Почему Бог не уничтожил Люцифера, когда тот восстал в первый раз? Я думаю, вам понятно, почему. Существует только один путь, чтобы правильно управлять чрезвычайной ситуацией. Люциферу нужно было дать полную свободу действий, пока он не достигнет того порога, после которого нет пути назад, и пока вселенная, наблюдающая за происходящим, не поймет, что все способы уже испробованы. А результаты его действий должны быть продемонстрированы. И какая это будет демонстрация! Мятеж изменил театр действий. Вся вселенная стала сценой.
Но возникает вопрос. Нужно ли было планете восставать? А Адам? Будучи жертвой ситуации, которую он не мог контролировать, оказался ли он тоже в вихре этих волнений? Нет. Эпидемия греха не должна была распространяться.
Я хорошо осознаю тот факт, что история грехопадения человека, — история Адама и Евы, наших прародителей, которые вкусили от запретного плода и продали мир во грех»- была отвергнута критиками, которые не хотели верить простому Библейскому объяснению. Но когда археология спешит собрать по кусочкам и прочно вставить в исторический курс историю книги Бытия в то время, как эта история является частью книги, которая имеет право называться Священной Книгой, и книги, которой, должно быть, отказано в совершенстве, если ей вообще можно в чем-то отказать, то не настало ли время, даже для самого осторожного ума, подумать об этом еще раз? Как может любой думающий человек сказать, что такого никогда не могло случиться, когда войны, страдания и смерть, эти страшные последствия выбора, сделанного Адамом, вопиют о подлинности мятежа на каждом шагу.

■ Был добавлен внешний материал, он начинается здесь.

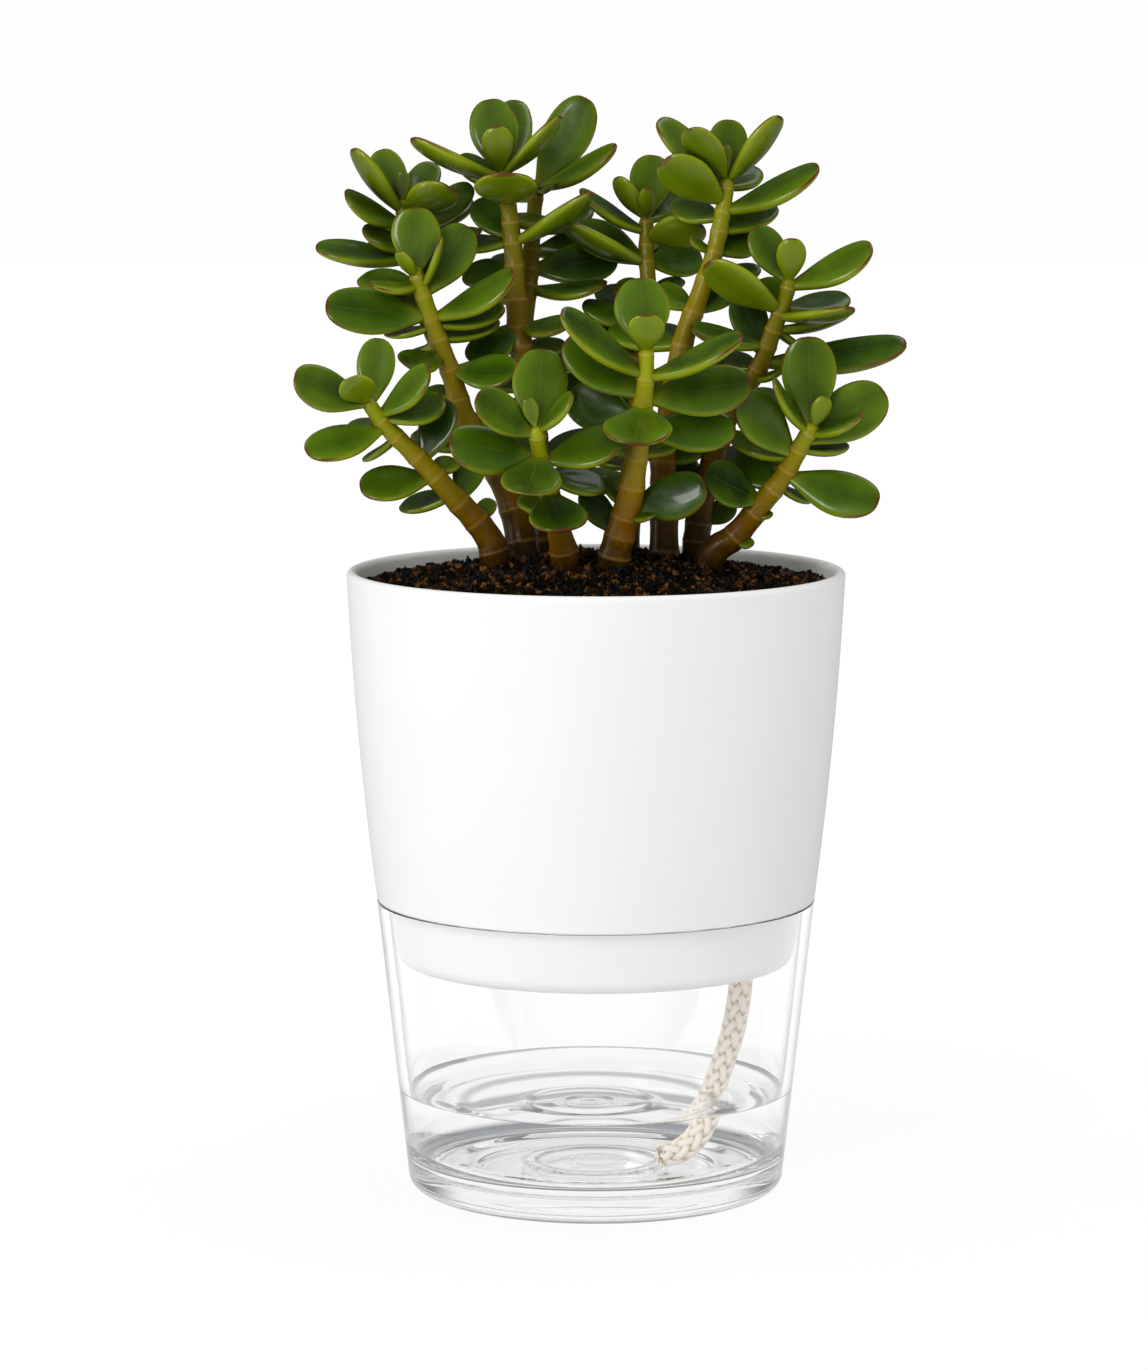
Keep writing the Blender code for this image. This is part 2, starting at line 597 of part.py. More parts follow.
def leaf_points(points, root, tip, width, turn, grow=0.0, start=0.0):
    """Places of a leaf's points. grow thickens it all round, start leaves out the stretch next to the root."""
    along = tip - root
    length = along.length
    along.normalize()
    angle = math.radians(turn)
    face = Vector((0.0, -math.cos(angle), math.sin(angle)))
    face -= face.project(along)
    if face.length < 0.1:
        face = Vector((0.0, -1.0, 1.0)) - Vector((0.0, -1.0, 1.0)).project(along)
    face.normalize()
    side = along.cross(face)
    thick = (LEAF_THICKNESS * MM + LEAF_THICKENING * length) / 2
    places = []
    for station, across, up in points:
        reach = start + (1 - start) * station
        half = width / 2 * leaf_outline(reach) + grow
        rise = up * (thick * leaf_thickness(reach) + grow) - LEAF_SAG * length * 4 * reach * (1 - reach)
        end = grow * (1 if station == 1 else 0)
        places.append(root + along * (reach * length + end) + side * (across * half) + face * rise)
    return places


def bend_clear(template, placed, stem, root, radius, tip, width, turn, stems):
    """The first bend of a leaf that keeps it off every leaf placed before it and off the stems."""
    points, faces = template
    free = min(0.75, max(BLADE_START, (radius + BLADE_STANDOFF) / (tip - root).length))
    for back, up, share in BENDS:
        bent = root + (tip + Vector((0.0, back, up)) * MM - root) * share
        whole, blade = (
            BVHTree.FromPolygons(
                leaf_points(points, root, bent, width * share, turn, LEAF_CLEARANCE, start), faces)
            for start in (0.0, free))
        middle = root.lerp(bent, 0.5)
        reach = (bent - root).length
        clear = all(not (blade if owner == stem else whole).overlap(tree) for owner, tree in stems)
        for other in placed:
            if not clear:
                break
            if (other["middle"] - middle).length > (other["reach"] + reach) * 0.62:
                continue
            same = other["stem"] == stem
            clear = not (blade if same else whole).overlap(other["blade" if same else "whole"])
        if clear:
            return {"stem": stem, "root": root, "tip": bent, "width": width * share, "turn": turn,
                    "template": template, "middle": middle, "reach": reach, "whole": whole, "blade": blade}
    return None


def tree_of(made):
    return BVHTree.FromPolygons([vertex.co for vertex in made.data.vertices],
                                [list(face.vertices) for face in made.data.polygons])


def make_plant(collection, cutters):
    """All leafy stems, each with its leaves fused to it, and a hole cutter in the soil for each."""
    green = material("jade_leaf_and_stem", (0.10, 0.22, 0.03), 0.35)
    draw = random.Random(FAR_SIDE_SEED)
    fine, plain = leaf_template(LEAF_STATIONS), leaf_template(PLAIN_STATIONS)
    tubes = {}
    wishes = []
    for stem, shoots in STEMS.items():
        tubes[stem] = []
        for count, shoot in enumerate(shoots):
            line, radii = shoot_tube(shoot, count == 0)
            name = stem if count == 0 else f"{stem}_branch"
            finish = green if count == 0 else None
            tubes[stem].append(tube(name, line, radii, STEM_ROUNDNESS, collection, finish))
            if count == 0:
                near = [i for i, point in enumerate(line) if (point - line[1]).length < HOLE_MOUTH]
                mouth = max(2, *near) + 2
                hole_cutter(f"hole_{stem}", line[:mouth], radii[:mouth], cutters)
            wishes += [(0, stem, shoot, leaf) for leaf in shoot.leaves]
            wishes += [(1, stem, shoot, leaf) for leaf in far_side_leaves(shoot, draw)]
    stems = [(stem, tree_of(made)) for stem, group in tubes.items() for made in group]
    placed = []
    for far, stem, shoot, leaf in sorted(wishes, key=lambda wish: wish[0]):
        node, radius = on_shoot(shoot, leaf.node)
        root = put(*node)
        tip = put(leaf.across, leaf.up, node.z + leaf.back)
        template = plain if far or (tip - root).length < PLAIN_LENGTH else fine
        clear = bend_clear(template, placed, stem, root, radius * MM, tip, leaf.width * MM, leaf.turn, stems)
        if clear:
            placed.append(clear)
    for stem, group in tubes.items():
        join_leaves(group, [leaf for leaf in placed if leaf["stem"] == stem])


def join_leaves(group, leaves):
    """Fuses the branch and the leaves of one stem to it."""
    stem = group[0]
    extra = new_collection(f"{stem.name}_leaves")
    for made in group[1:]:
        made.users_collection[0].objects.unlink(made)
        extra.objects.link(made)
    for leaf in leaves:
        points, faces = leaf["template"]
        mesh = bpy.data.meshes.new("leaf")
        places = leaf_points(points, leaf["root"], leaf["tip"], leaf["width"], leaf["turn"])
        mesh.from_pydata(places, [], faces)
        shape = bmesh.new()
        shape.from_mesh(mesh)
        bmesh.ops.recalc_face_normals(shape, faces=shape.faces)
        bmesh.ops.triangulate(shape, faces=shape.faces)
        shape.to_mesh(mesh)
        shape.free()
        add_object("leaf", mesh, extra)
    union = stem.modifiers.new("leaves", "BOOLEAN")
    union.operation = "UNION"
    union.operand_type = "COLLECTION"
    union.collection = extra
    union.solver = "EXACT"
    graph = bpy.context.evaluated_depsgraph_get()
    mesh = bpy.data.meshes.new_from_object(stem.evaluated_get(graph))
    stem.modifiers.clear()
    stem.data = mesh
    for made in list(extra.objects):
        bpy.data.objects.remove(made)
    bpy.data.collections.remove(extra)


def main():
    for made in list(bpy.data.objects):
        bpy.data.objects.remove(made)
    parts = new_collection("potted_jade_plant")
    cutters = new_collection("cutters")
    line = wick_line()
    wick_cutter = hole_cutter("hole_wick", line, [WICK_DIAMETER / 2] * len(line), cutters)
    make_pot(parts, wick_cutter)
    make_reservoir(parts)
    make_water(parts, wick_cutter)
    make_wick(parts)
    make_plant(parts, cutters)
    make_soil(parts, list(cutters.objects))


main()
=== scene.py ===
"""Looks of the potted jade plant: leaves, stems, soil, white pot, glass reservoir, water and wick.

Metres, Z up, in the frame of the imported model. The plant is grown by the same rules and from the same places
as its solids, and each finer piece stands for the node of the same form.
"""
import json
import math
import random
from collections import namedtuple
from functools import partial, reduce

import bmesh
import bpy
from bpy.props import FloatProperty, FloatVectorProperty, IntProperty, PointerProperty
from mathutils import Matrix, Vector, noise
from mathutils.bvhtree import BVHTree

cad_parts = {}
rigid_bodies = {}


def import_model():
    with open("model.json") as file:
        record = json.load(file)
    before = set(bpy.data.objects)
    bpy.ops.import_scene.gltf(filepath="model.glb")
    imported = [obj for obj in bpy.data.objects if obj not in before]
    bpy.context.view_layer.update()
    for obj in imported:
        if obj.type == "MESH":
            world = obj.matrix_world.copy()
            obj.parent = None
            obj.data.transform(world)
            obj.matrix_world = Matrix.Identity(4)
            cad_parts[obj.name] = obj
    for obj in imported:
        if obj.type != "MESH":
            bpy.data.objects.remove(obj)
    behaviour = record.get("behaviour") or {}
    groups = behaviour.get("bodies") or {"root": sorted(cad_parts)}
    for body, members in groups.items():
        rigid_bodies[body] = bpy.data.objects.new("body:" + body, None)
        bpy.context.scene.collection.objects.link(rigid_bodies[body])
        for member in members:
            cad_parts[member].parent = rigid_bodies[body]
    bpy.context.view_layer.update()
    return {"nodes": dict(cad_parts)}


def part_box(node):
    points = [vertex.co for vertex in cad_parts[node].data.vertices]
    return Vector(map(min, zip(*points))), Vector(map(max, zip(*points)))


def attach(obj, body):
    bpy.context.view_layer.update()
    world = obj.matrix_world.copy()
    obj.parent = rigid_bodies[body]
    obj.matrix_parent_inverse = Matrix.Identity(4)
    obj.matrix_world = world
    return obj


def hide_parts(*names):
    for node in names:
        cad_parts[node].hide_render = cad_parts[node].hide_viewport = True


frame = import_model()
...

Послушайте. Существует такое множество неправильных представлений о том, что же произошло в Едеме, столько писателей называют это легендой или мифом, столько искаженных устных историй, столько легкомысленных шуток о Еве, вкусившей от яблока, что я думаю, настала пора простым, незамысловатым языком рассказать о том, что же именно там произошло.